The aim of 0100101110101101.org's life_sharing is to effect the "ruin of representation" (Jo Anna Isaak) precisely on the grounds of what has been excluded from the nonrepresented object (e.g., life itself). This creates a significance derived from absence, and in this way, investigates the means by which a subject, and the body, are produced. Such counter-narratives are resistant to the point that they can no longer be included within a philosophically binary opposition, but inhabit philosophical oppositions, resisting and disorganizing, without ever constituting a third term (Jacques Derrida). The achievement is this: the decentralization of the subject to the point where instead of outside or inside, there exists a powerful dynamic relation to both outside and inside, dependence and independence, art and nature and, ultimately, to what is real and what is not.

Is 0100101110101101.org (de)archiving life? No, it rather simulates its political and emotional coordinates. Beyond this, the way life is presented in the life_sharing project clearly shows that life via the Internet is only an algorithm. life _sharing is powerful on the libidinal rather than on the conceptual level, on the way we "desire" our own oppression, rather than the way we entertain beliefs. The project aims not so much to show life as something else, but rather to instantiate the idea of dealing with, or living with and through, contradictions. This means that it is not a question of losing life, but actually getting it back through a process of rethinking the place where it was/is produced.

0100101110101101.org uses extreme oppositions to show that life is absolutely mediated, constructed, and fabricated, and that there is a speculative identity of the computer paradigm and of life itself. It shows that instead of being a substantial force, life is composed of cliché. What else is this mountain of e-mails, virtual paperwork, correspondence?
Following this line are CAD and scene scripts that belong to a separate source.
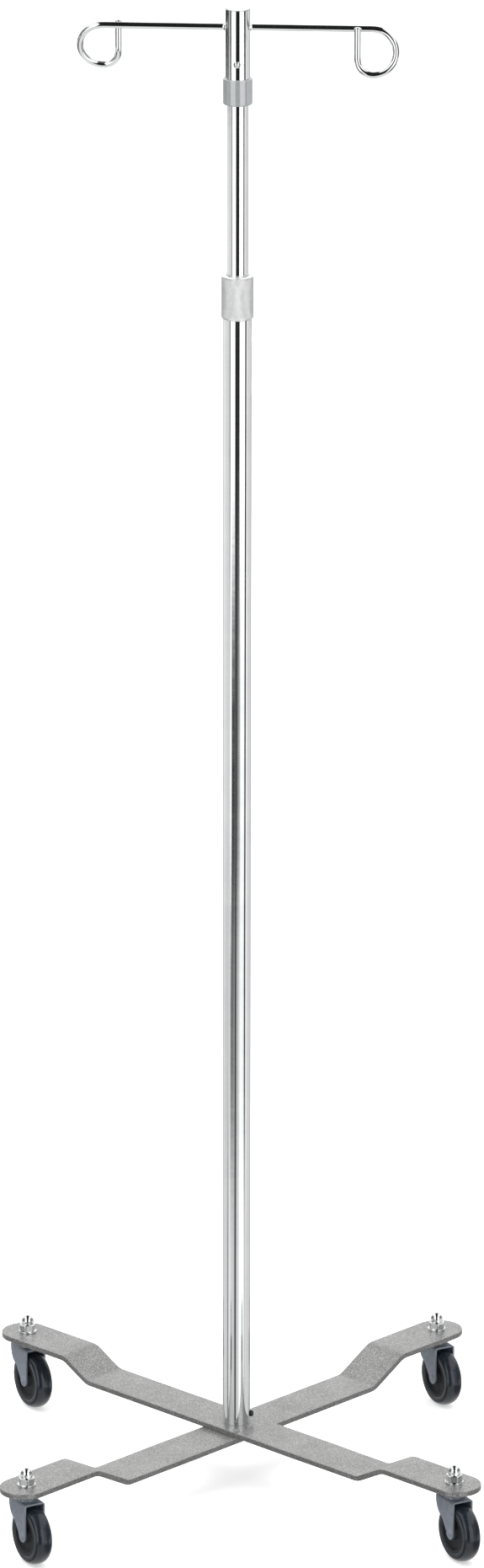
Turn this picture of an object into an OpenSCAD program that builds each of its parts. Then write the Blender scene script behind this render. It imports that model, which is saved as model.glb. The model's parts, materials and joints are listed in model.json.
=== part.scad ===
// Rolling IV pole: two crossed steel bars on four swivel casters, a telescoping tube with a
// twist lock, and a lift-off head with two pigtail hooks. Millimetres, +Z up. The origin is on
// the floor, under the middle of the pole, and the bars run along the diagonals of X and Y.

/* [Base bars] */
// Width of each bar
bar_w = 44.45; // [40:0.05:50]
// Thickness of each bar
bar_t = 5; // [4:0.5:6]
// Distance from the pole's middle to each caster's stem
stem_reach = 273.3; // [250:0.1:300]
// Distance from the stem to the centre of the bar's round end
end_reach = 3; // [0:0.5:6]
// Height of a foot's underside above the floor
foot_z = 66.7; // [66:0.1:72]
// How far the upper bar's middle hangs below its feet
upper_drop = 16; // [14:0.5:20]
// Where the flat feet start, measured from the pole's middle
foot_start = 208; // [200:1:214]
// Slope of the Z bends, in degrees
bend_angle = 28; // [24:1:40]
// Bend radius at the middle of the bar's thickness
bend_r = 18; // [10:0.5:22]

/* [Casters] */
// Wheel diameter
wheel_d = 55; // [48:0.1:55.5]
// Wheel width at the tread
wheel_w = 16.6; // [12:0.1:16.8]
// Distance from the stem's axis to the wheel's axle
trail = 10; // [8:0.5:18]
// Way the wheels trail at rest, as an angle from +X
caster_yaw = -62; // [-180:1:180]
// Gap between the two fork legs
fork_gap = 17.6; // [17.4:0.1:19]
// Thickness of the fork's sheet
fork_t = 1.6; // [1.2:0.1:2]
// Stem diameter
stem_d = 7.94; // [7:0.01:8]

/* [Pole] */
// Outside diameter of the lower tube
outer_d = 25.4; // [25:0.1:26]
// Outside diameter of the sliding tube
inner_d = 19.05; // [18.8:0.05:19.1]
// Tube wall
tube_wall = 1.65; // [1.5:0.05:1.7]
// Height of the lock collar's lower edge
lock_z = 1107.1; // [900:0.1:1107.5]
// Length of the lock collar
lock_h = 39.7; // [39:0.1:41]
// Diameter of the lock collar
lock_d = 29; // [28.6:0.1:31]

/* [Head] */
// Turn of the head about the pole, in degrees
head_yaw = -5; // [-180:1:180]
// Height of the head collar's lower edge
head_z = 1301.9; // [1250:0.1:1302]
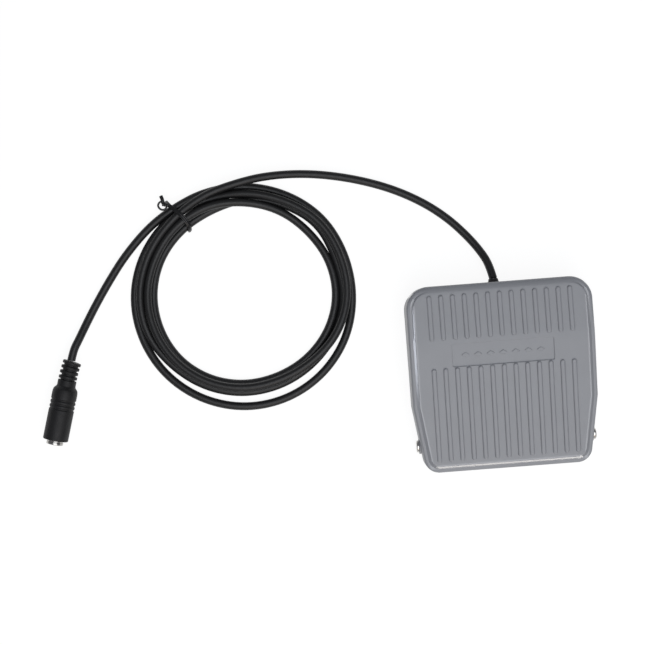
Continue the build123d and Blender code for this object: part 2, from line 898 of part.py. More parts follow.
# Two insulated wires from the cable to the switch
wire_z = switch_bottom - terminal_drop / 2
wire_touch = terminal_thickness / 2
common_route = [
    (wire_side, inner_cable_end_y, cable_height),
    (wire_side, inner_cable_end_y - wire_straight_run, cable_height),
    (3.6, 19.5, 7.0),
    (6.5, 12.5, wire_z),
    (7.5, 4.0, wire_z),
    (7.0, -4.0, wire_z),
    (4.5, common_y, wire_z),
    (wire_touch, common_y, wire_z),
]
open_route = [
    (-wire_side, inner_cable_end_y, cable_height),
    (-wire_side, inner_cable_end_y - wire_straight_run, cable_height),
    (0.8, 19.5, 7.0),
    (3.6, 13.0, wire_z),
    (5.0, 7.0, wire_z),
    (4.0, open_y, wire_z),
    (wire_touch, open_y, wire_z),
]
wire_common = tube(common_route, wire_radius)[0]
wire_common.label = "wire_common"
wire_normally_open = tube(open_route, wire_radius)[0]
wire_normally_open.label = "wire_normally_open"

# Cable from the grommet to the coil, and from the coil to the inline socket
lead_route = [
    (0.0, nozzle_end_y, cable_height),
    (-1.3, 59.5, 7.2),
    (-5.4, 67.5, 4.6),
    (-12.0, 76.5, 3.0),
    (-22.0, 87.0, 2.5),
    (-35.5, 97.0, 2.3),
    (-53.0, 105.8, 2.6),
    (-74.0, 112.4, 3.6),
    (-96.0, 116.2, 4.8),
    (-117.5, 116.4, 6.0),
    (-135.0, 113.4, 6.6),
]
socket_x, socket_y = socket_start
axis_x = cos(radians(socket_azimuth))
axis_y = sin(radians(socket_azimuth))
tail_route = [
    (-151.0, 110.6, 4.4),
    (-168.0, 104.8, 3.7),
    (-183.5, 94.6, 2.8),
    (-197.2, 79.6, 2.4),
    (-207.3, 65.9, 2.3),
    (-215.4, 53.6, 2.5),
    (-221.2, 43.6, 3.6),
    (-225.4, 35.6, 5.6),
    (socket_x - relief_run * axis_x, socket_y - relief_run * axis_y, barrel_radius),
    (socket_x, socket_y, barrel_radius),
]
cable_lead, lead_length, lead_radii = tube(lead_route, cable_radius)
cable_lead.label = "cable_lead"
cable_tail, tail_length, tail_radii = tube(tail_route, cable_radius)
cable_tail.label = "cable_tail"
for name, route_length, radii, solid in (
    ("lead", lead_length, lead_radii, cable_lead),
    ("tail", tail_length, tail_radii, cable_tail),
):
    section = pi * cable_radius**2
    print(name, "radii", [round(radius, 1) for radius in radii])
    share = solid.volume / route_length / section
    print(name, "length", round(route_length, 1), "volume share", round(share, 4))

# The coil's outer shape: a flat ring of four turns side by side and partly over each other
with BuildPart() as cable_coil:
    with BuildSketch():
        with Locations(coil_centre):
            Circle(coil_outer_radius)
            Circle(coil_inner_radius, mode=Mode.SUBTRACT)
    extrude(amount=coil_height)
    fillet(cable_coil.edges().filter_by(GeomType.CIRCLE), coil_edge_radius)
cable_coil.part.label = "cable_coil"

# Twist tie: one closed loop of coated wire round the bundle, with its twisted end
tie_x = cos(radians(tie_angle))
tie_y = sin(radians(tie_angle))
tie_plane = Plane(origin=(*coil_centre, 0), x_dir=(tie_x, tie_y, 0), z_dir=(tie_y, -tie_x, 0))
with BuildPart() as twist_tie:
    with BuildLine(tie_plane) as loop:
        FilletPolyline(
            (tie_inner_radius, tie_bottom),
            (tie_outer_radius, tie_bottom),
            (tie_outer_radius, tie_top),
            (tie_inner_radius, tie_top),
            close=True,
            radius=tie_corner_radius,
        )
    with BuildSketch(Plane(origin=loop.wire() @ 0, z_dir=loop.wire() % 0)):
        Circle(tie_wire_radius)
    sweep(path=loop.wire())
    tail_start = tie_plane.from_local_coords((tie_outer_radius, (tie_bottom + tie_top) / 2))
    tail_plane = Plane(origin=tail_start, z_dir=(tie_x, tie_y, tie_tail_rise))
    with BuildSketch(tail_plane):
        Circle(tie_tail_radius)
    extrude(amount=tie_tail_length)
twist_tie.part.label = "twist_tie"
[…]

The strategy is not to make fakes, but to develop tactics of political and aesthetic articulation of a proper reality and the politics of resistance, as Homi K. Bhabha would say, around a specific kind of subject that is constructed at the point of disintegration.

0100101110101101.org is almost fixated on life, reaching the zero elements of what is perceived to be the central concept of the Internet, which still functions as sublime object. This is a deadly serious vision, as Slavoj Zizek would say, that shows clearly the important quality of technology and clichés. Instead of producing a new identity, something much more radical is produced: the total loss of identity. The subject is forced to assume that s/he is not what s/he thought her/himself to be, but somebody/something else.

Marina Grzinic
Ljubljana, Slovenia

 

REFERENCES

Beardsworth, Richard, Derrida & the Political (London and New York: Routledge, 1996).

Bhabha, Homi K., The Location of Culture (London and New York: Routledge, 1994).

Buci-Glucksmann, Christine, La Folie du Voir: De L`esthethique Baroque (Paris: Éd. Galilée, 1986).

Derrida, Jacques, Positions (Chicago: University of Chicago Press, 1981).

Grzinic, Marina, "Video Processes of Re-appropriation" in the book of the Artintact 4 CD-Rom edition (Karlsruhe: ZKM and Kantz Verlag, 1997).

Grzinic, Marina, Fiction Reconstructed: Eastern Europe, Post-Socialism and the Retro Avant-Garde (Vienna: Edition selene, 2000).

Isaak, Jo Anna, "Women: The Ruin of Representation," in Afterimage, April 1985.

Kristeva, Julia, in Lajoie, "Psychoanalysis and Cyberspace," in Cultures of Internet, ed. Rob Shields (London: Sage Publications, 1996).

Lacan, Jacques, Television, trans. J. Mehlmann (New York: Norton & Co, 1990).

Zizek, Slavoj, The Art of the Ridiculous Sublime: On David Lynch's Lost Highway (Seattle: The Walter Chapin Simpson Center for the Humanities, 2000).